# Rollin 19"s



## 06SERMAN (Apr 28, 2007)

Anyone rolling 19" wheels? Would this be a good fit for the SE-R? Im about to get an 06 SE-R with 3K miles on it...


----------



## ALT-SER (Jan 24, 2007)

love the car and the stock wheels......why spend the money to change the already sexy wheels (unless you don't like them) when you could spend it on other performance/accessory parts?


----------



## acriml01 (May 12, 2004)

If you do get 19s, you either have to get thinner tires (245/35/19) or have your speedo re-geared to account for the larger overall diameter.


----------



## 06SERMAN (Apr 28, 2007)

Dont get me wrong I love the look of the stock wheels, just looking to add my own flavor to it...


----------



## 06SERMAN (Apr 28, 2007)

Thanks for the info, I will look into it not for sure if I want to go that route yet....


----------



## 06SERMAN (Apr 28, 2007)

I have been doing my research on the 19's and I have seen 2 different sizes that websites have been using. 225/40 19 and 245/40 19. Which of these do you guys thing is the best?

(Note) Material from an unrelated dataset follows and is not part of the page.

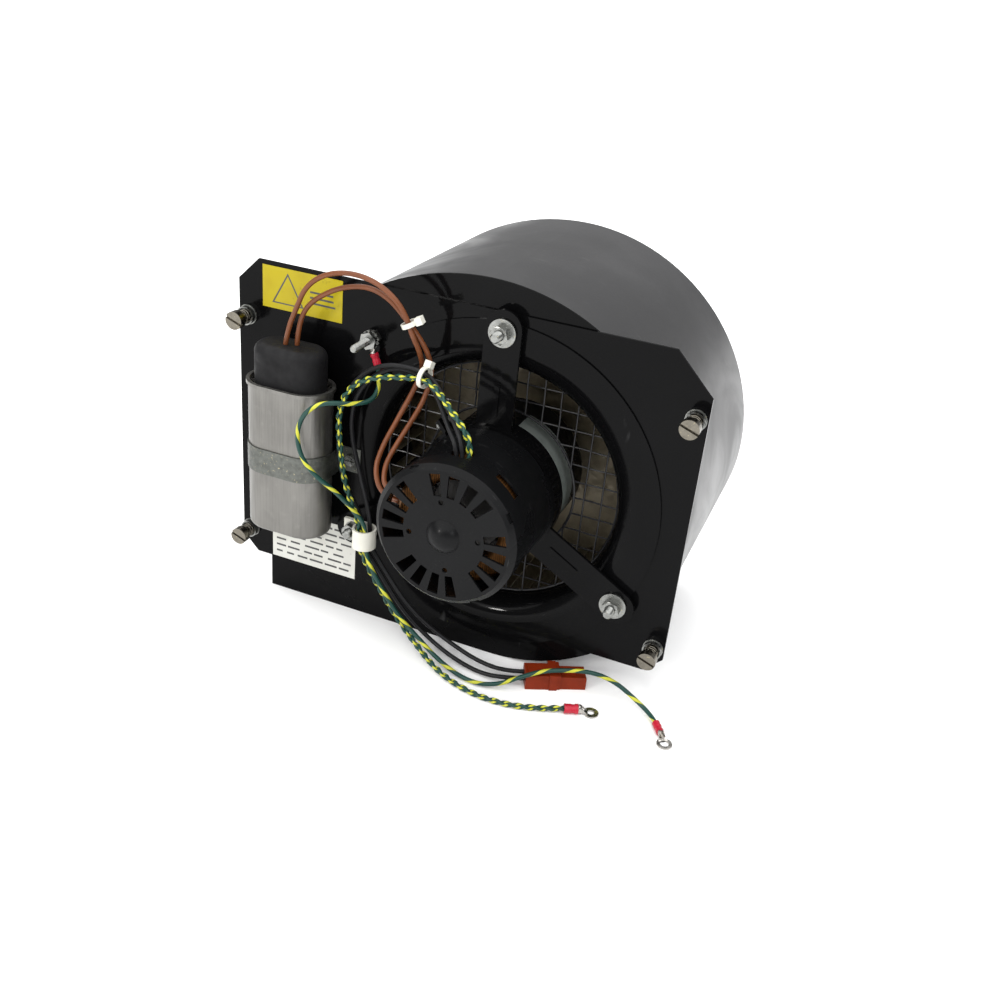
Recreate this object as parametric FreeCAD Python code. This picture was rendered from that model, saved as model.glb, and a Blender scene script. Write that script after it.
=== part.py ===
"""Direct-drive centrifugal blower: scroll housing, double-inlet wheel, motor in the front inlet, mounting plate,
run capacitor and wiring. Units are millimetres, +Z is up and the air leaves downwards through the outlet.

Shapes are drawn about the wheel's axis, with Y = 0 on the mounting plate's rear face and -Y towards the motor.
save() moves each one to the part's origin, the centre of the four fixing screws on that rear face."""
import FreeCAD, Part
import math
import os

os.makedirs("parts", exist_ok=True)
V = FreeCAD.Vector

# ---- driving dimensions -------------------------------------------------------------------------------------
# mounting plate, seen from the front with the wheel's axis at (0, 0)
plate_left = -174.2
plate_right = 119.9
plate_bottom = -92.8
plate_top = 109.6
plate_thickness = 1.5
chamfer_top_left = 14.0
chamfer_top_right = 23.0
chamfer_bottom = 11.0
# fixing screws
screw_x_left = -168.0
screw_x_right = 113.0
screw_z_low = -75.5
screw_z_high = 73.5
screw_radius = 2.5
screw_neck_radius = 2.0
screw_slot_width = 1.4
screw_slot_depth = 1.5
screw_neck_clearance = 0.3
screw_play = 0.3
screw_hole_radius = 3.8
screw_head_radius = 5.6
screw_head_height = 5.0
screw_head_gap = 11.0
screw_tip = 7.0
ferrule_radius = 6.2
ferrule_wall = 0.8
ferrule_height = 3.5
spring_radius = 4.2
spring_wire = 0.8
spring_turns = 5
# scroll housing
scroll_depth = 161.5
sheet = 1.2
scroll_left = -153.5
scroll_top = 126.5
scroll_right = 119.5
scroll_bottom = -117.0
scroll_centre_x = -12.0
scroll_centre_z = -5.0
lower_arc_radius = 112.0
tongue_arc_radius = 98.0
tongue_angle = 42.0
tongue_nose_radius = 5.0
# inlets
inlet_radius = 76.0
bell_radius = 14.0
inlet_lip = 4.7
ring_flange_radius = 104.4
ring_sheet = 1.2
plate_hole_clearance = 0.5
guard_pitch = 10.6
guard_wire = 1.2
guard_rim_wire = 1.7
guard_layer = 0.45
guard_shift = 0.13
guard_depth = 12.5
guard_motor_gap = 5.5
# wheel
wheel_radius = 95.0
wheel_bore_radius = 80.0
wheel_gap = 2.0
blade_count = 40
blade_sheet = 0.8
blade_arc_radius = 9.5
blade_lean = 20.0
wheel_disc_sheet = 1.4
hub_radius = 16.0
hub_length = 30.0
set_screw_radius = 2.4
set_screw_offset = 9.0
end_ring_sheet = 1.6
# motor
motor_radius = 41.5
motor_wall = 1.5
motor_front = -68.3
motor_rear = 46.0
endbell_depth = 11.0
endbell_sheet = 1.6
vent_steps = 20
vent_first_angle = 101.8
vent_radius = 30.8
vent_length = 13.0
vent_inner_width = 4.4
vent_outer_width = 6.6
small_hole_circle = 20.7
small_hole_angle = 97.1
small_hole_radius = 1.6
lead_exit_y = -46.0
stator_front = -36.0
stator_rear = 12.0
stator_bore = 22.5
winding_length = 13.0
air_gap = 0.5
shaft_radius = 4.75
shaft_clearance = 0.05
bearing_radius = 9.0
bearing_length = 10.0
cap_radius = 10.0
cap_height = 5.2
# motor bracket
band_front = -9.5
band_rear = 4.5
band_thickness = 2.0
arm_width = 22.0
arm_thickness = 2.0
arm_front = -7.5
arm_first_angle = 89.6
clamp_angle = 130.0
clamp_screw_radius = 1.7
stud_circle_radius = 99.7
foot_overhang = 13.0
arm_stud_radius = 3.0
arm_stud_tip = -20.0
nut_across_flats = 9.6
nut_height = 5.0
fender_radius = 8.2
fender_thickness = 1.6
# capacitor
can_right = -100.5
can_width = 54.0
can_depth = 33.0
can_bottom = -53.5
can_top = 44.5
can_wall = 1.0
boot_width = 46.0
boot_depth = 27.0
boot_height = 23.5
boot_wall = 2.0
strap_width = 16.4
strap_bottom = -13.0
strap_thickness = 0.8
strap_tab = 13.0
strap_screw_radius = 1.7
# labels, each left, right, bottom and top
label_sheet = 0.3
warning_label = (-157.3, -102.9, 81.3, 107.0)
rating_label = (-151.4, -89.0, -92.0, -55.0)
# ground stud
ground_x = -81.3
ground_z = 77.5
ground_radius = 2.4
ground_tip = -27.0
terminal_sheet = 0.9
terminal_eye = 4.7
terminal_neck = 2.0
terminal_barrel = 6.0
terminal_lap = 4.0
terminal_slack = 0.5
crimp_lift = 0.4
terminal_step = 1.2
sleeve_wall = 0.6
earth_hole_radius = 2.6
pair_hole_radius = 2.1
terminal_floor_gap = 0.25
ground_terminal_angle = -67.4
# cable clip on the third arm's stud
clip_loop_radius = 7.6
clip_thickness = 1.3
clip_width = 13.0
clip_offset = 10.7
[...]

I have found my rims, PIAA forged which are REALLY HOT. Just have to decide on the tires. Let me know what you gys think.....


----------



## stretch_tim007 (Mar 25, 2005)

*Rollin on 19's*

I have test fitted a set of Enkei RPF2's that were 19X9. Now the style I didnt care for, but the fit itself was great. Had to re-adjust my coilovers, but the ride was outstanding. Personally, I think the look of a bigger wheel is nice, but you do get a little tight on the tire options and sizes. Also, remember that the stock wheels have a decent offset. (i am not sure, but I think its like a 42+) If you ever get a big brake system, you will need at least a 35+ offset to clear anything like a brembo or wilwood kit. Shop around and see whats out there. If you're not tracking the car then there's no reason to stay with something ultra light-weight. Hope you find something nice. Take some pics and post em up here and let us see what you do.

Good luck.


----------



## 06SERMAN (Apr 28, 2007)

Thanks, Im looking at the Toyo Proxy 4's in 225/35ZR 19. with the Piaa Super Meshed Forged wheel....soon as they arrive I will post some pics...Thanks for the help...


----------



## Dlerea (Dec 4, 2005)

Have 19 x 8.5 RO_JA wheels with toyo T1R 245/35/19s, the fit is beautiful and the ride is PERFECT.


----------